Lidia se preguntó qué habría sido de todos ellos, y habría escarbado aún más en la memoria de días truculentos y convulsos, los últimos de libertad, pero el ascensor se detuvo con sonido metálico especialmente crudo al llegar a la última planta del bloque. Las puertas se abrieron a ambos lados con poca ceremonia. Y aún menos pompa aguardaba en el pasillo que se extendía ante ellos. Una decoración de gris cemento que, con buen criterio, nadie se había molestado en decorar. Ninguna ventana ofrecía la esperanza de un breve vistazo al exterior. Aquellos eran bloques de confinamiento, edificios construidos con el único propósito de aislar, tumbas insonorizadas para pequeños faraones de aquel siglo. En aquel momento, ambos inspectores ya debían estar bien prevenidos contra el ascetismo impuesto de este nuevo mundo. Ya debieron entender que no podrían encontrar otra cosa. Pero, aún así, Lidia no pudo evitar sentirse sobrecogida al pensar que, detrás de cada robusta y maciza puerta sin pomo ni manillar habría una vida, deseando su aprobación para salir de allí, al fin.

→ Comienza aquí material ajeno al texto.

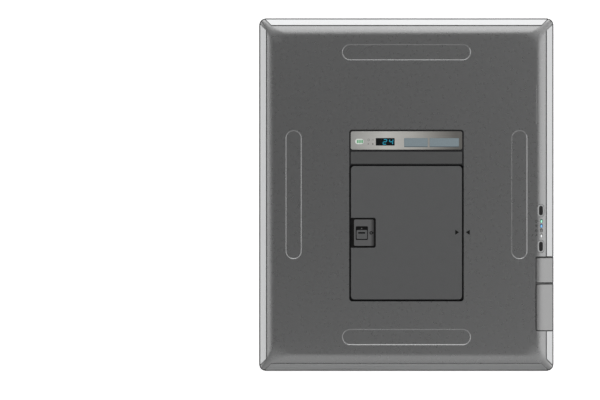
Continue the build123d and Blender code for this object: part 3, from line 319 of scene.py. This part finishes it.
def brushed_plate(name, painted_highlight_stops, start, end, roughness):
    """Brushed silver with a painted highlight and painted shade along X, given as pairs of a place and
    a colour.
    """
    material, tree, shader = new_material(name, painted_highlight_stops[0][1], roughness, 0.35)
    if tree:
        streak = 0.12
        lines = noise(tree, object_coordinates(tree, (25, 1600, 1600)), 1.0, 4.0, 0.6)
        mixed = tree.nodes.new("ShaderNodeMath")
        mixed.operation = "MULTIPLY_ADD"
        mixed.inputs[1].default_value = streak
        tree.links.new(lines, mixed.inputs[0])
        tree.links.new(along_x(tree, start, end, clamp=False), mixed.inputs[2])
        ramp = tree.nodes.new("ShaderNodeValToRGB")
        stops = ramp.color_ramp.elements
        while len(stops) < len(painted_highlight_stops):
            stops.new(1.0)
        for stop, (place, colour) in zip(stops, painted_highlight_stops):
            stop.position = place
            stop.color = (*colour, 1.0)
        tree.links.new(mixed.outputs["Value"], ramp.inputs["Fac"])
        tree.links.new(ramp.outputs["Color"], shader.inputs["Base Color"])
        bump(tree, shader, lines, 0.08, 0.0001)
    return material


def lit(name, colour, strength):
    """A lit surface: light pipe, lamp bar or digit."""
    unlit = [value * 0.5 for value in colour]
    material, tree, shader = new_material(name, unlit, 0.35)
    if tree:
        shader.inputs["Emission Color"].default_value = (*colour, 1.0)
        shader.inputs["Emission Strength"].default_value = strength
        tint(tree, shader, unlit, noise(tree, object_coordinates(tree), 500.0), 0.08)
    return material


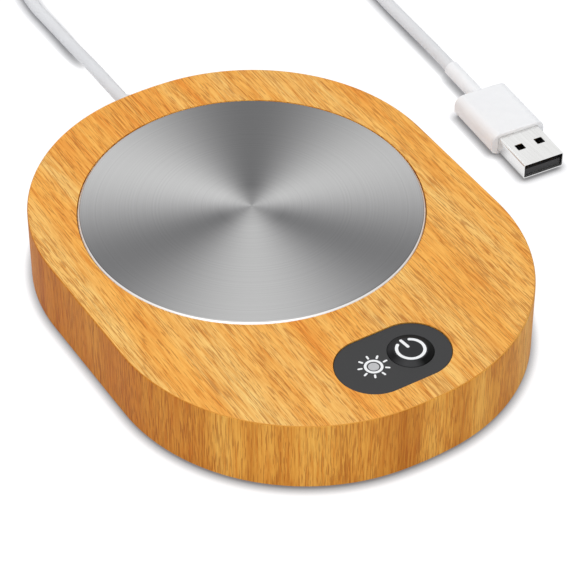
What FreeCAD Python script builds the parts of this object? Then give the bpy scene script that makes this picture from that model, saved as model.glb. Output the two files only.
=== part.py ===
import FreeCAD, Part
import math
import os
import Sketcher
from FreeCAD import Vector

# Electric mug warmer: a milled wooden case with a round metal hot plate let into its top, a small
# control panel with a power button and a sun-shaped indicator, and a USB cord out of its back.
# Frame: millimetres, origin on the table under the middle of the case, +Z up, +Y to the cord end,
# -Y to the control panel.

document = FreeCAD.newDocument("MugWarmer")
sheet = document.addObject("Spreadsheet::Sheet", "Sizes")
row_count = 0


class Size:
    """A number together with the sheet formula that gives it, so that each is written once."""

    def __init__(self, number, text):
        self.number = float(number)
        self.text = text

    def __add__(self, other):
        other = as_size(other)
        return Size(self.number + other.number, f"({self.text} + {other.text})")

    def __sub__(self, other):
        other = as_size(other)
        return Size(self.number - other.number, f"({self.text} - {other.text})")

    def __mul__(self, other):
        other = as_size(other)
        return Size(self.number * other.number, f"({self.text} * {other.text})")

    def __truediv__(self, other):
        other = as_size(other)
        return Size(self.number / other.number, f"({self.text} / {other.text})")

    def __radd__(self, other):
        return as_size(other) + self

    def __rsub__(self, other):
        return as_size(other) - self

    def __rmul__(self, other):
        return as_size(other) * self

    def __neg__(self):
        return Size(-self.number, f"(0 - {self.text})")

    def __float__(self):
        return self.number


def as_size(value):
    if isinstance(value, Size):
        return value
    return Size(value, f"({float(value)})")


def root(value):
    return Size(math.sqrt(value.number), f"sqrt({value.text})")


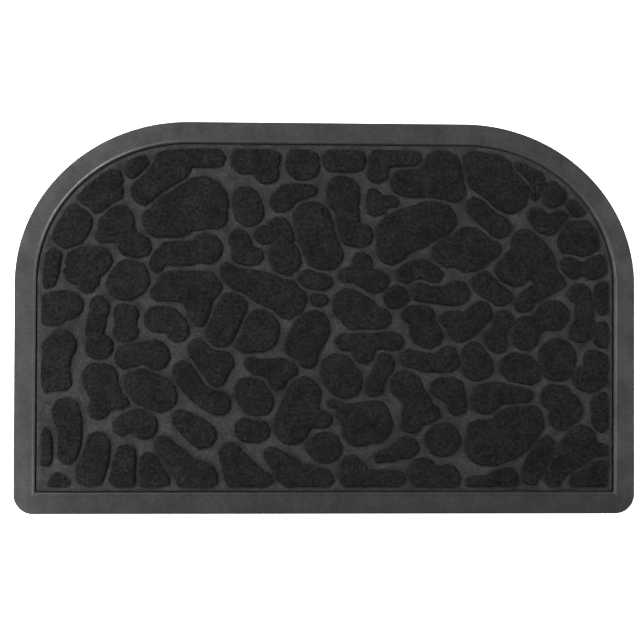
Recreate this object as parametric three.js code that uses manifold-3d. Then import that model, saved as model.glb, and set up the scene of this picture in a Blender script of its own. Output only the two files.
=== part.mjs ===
// Half round doormat: a rubber tray with a bevelled border, and a carpet inlay pressed with a pebble pattern.
// Millimetres, +Z up. The straight side lies towards -Y, the rounded side towards +Y, the underside on Z = 0.
import * as THREE from "three";
import Module from "manifold-3d";

const wasm = await Module();
wasm.setup();

// Outline of the mat
const matWidth = 700;
const matDepth = 441;
const shoulderWidth = 195;
const shoulderDepth = 182;
const cornerRadius = 22;
const sharpestRadius = 0.8;
const shoulderSteps = 26;
const cornerSteps = 5;

// Heights of the rubber tray
const edgeHeight = 1.5;
const slopeHeight = 4.6;
const lipHeight = 5.4;
const wallHeight = 4.5;
const floorHeight = 2.0;

// Widths of the rubber tray, all measured inwards from the outer edge
const edgeBevel = 0.6;
const lipStart = 20.4;
const lipTopStart = 21.5;
const lipTopEnd = 22.7;
const wallTop = 24.0;
const wallFoot = 24.2;

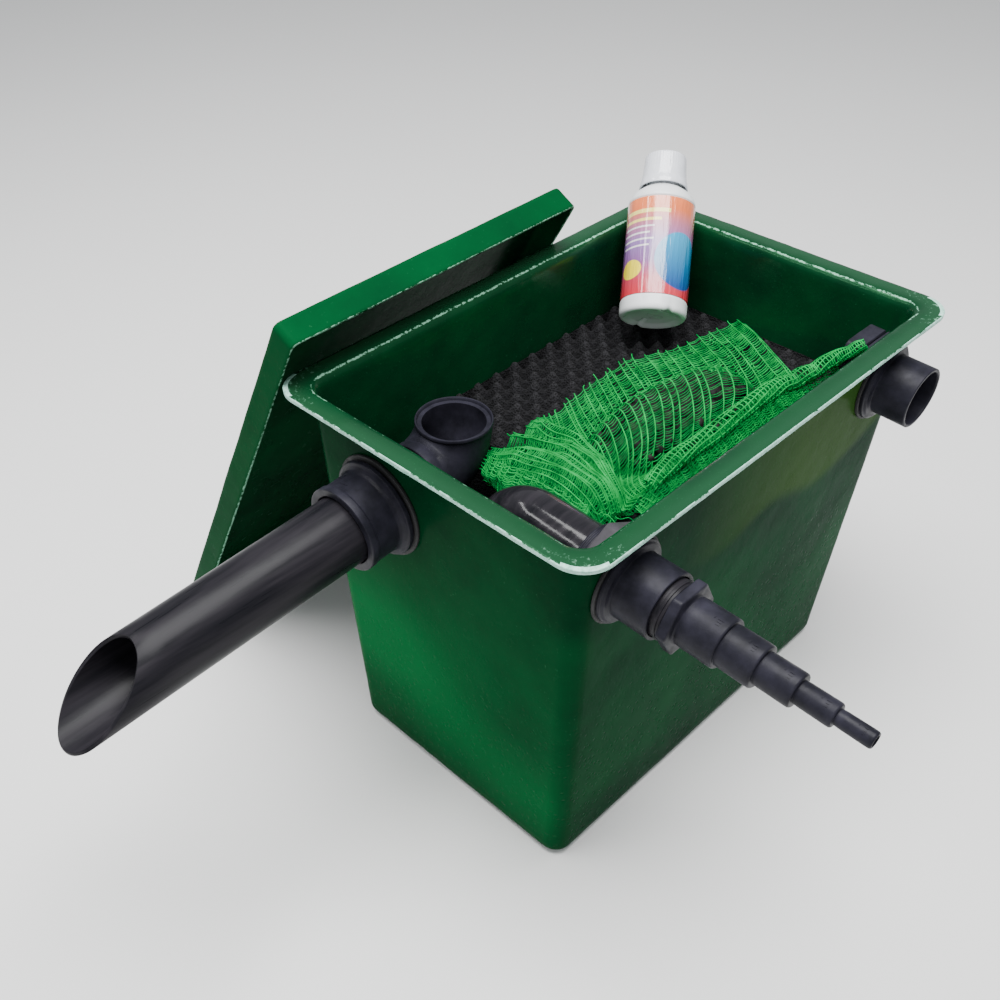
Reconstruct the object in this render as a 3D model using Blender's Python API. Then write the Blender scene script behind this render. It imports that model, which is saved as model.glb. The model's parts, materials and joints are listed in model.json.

- De acuerdo – dijo Víctor, en voz baja, como si temiera ser escuchado por los inquilinos, aunque fuera imposible -. Organicémonos, si le parece. Tenemos asignados todos los números de esta planta. Sugiero seguir un estricto orden numérico.

- No tenemos datos detallados de cada situación individual actualizados – había algunas notas de reproche en la simple información -. Apenas pinceladas. No podemos discriminar, en ningún sentido. Estoy de acuerdo con usted, Víctor. Hagámoslo así.

- Los protocolos están claros.

- Muy claros.

- Excelente. Vamos.

Ambos inspectores se dirigieron con paso pretendidamente firme a la puerta número uno, como todas las demás una verdadera lápida gris solamente decorada con un pequeño lector. Al tiempo, sacaron sus tarjetas, imprescindibles ambas para abrir, por vez primera en un año, aquella prisión individualizada. Otro mundo posible existía al otro lado. Un breve universo paralelo a punto de quebrarse. La nada o el todo. La negación humana suprema, pensaron ambos inspectores, con diferentes palabras y por diferentes vías.

La idea les dejó sumidos en unos minutos de silencio. Entendieron que ya apenas importaban, que probablemente nunca fueran a ser reclamados. El tiempo se había vuelto más elástico que nunca.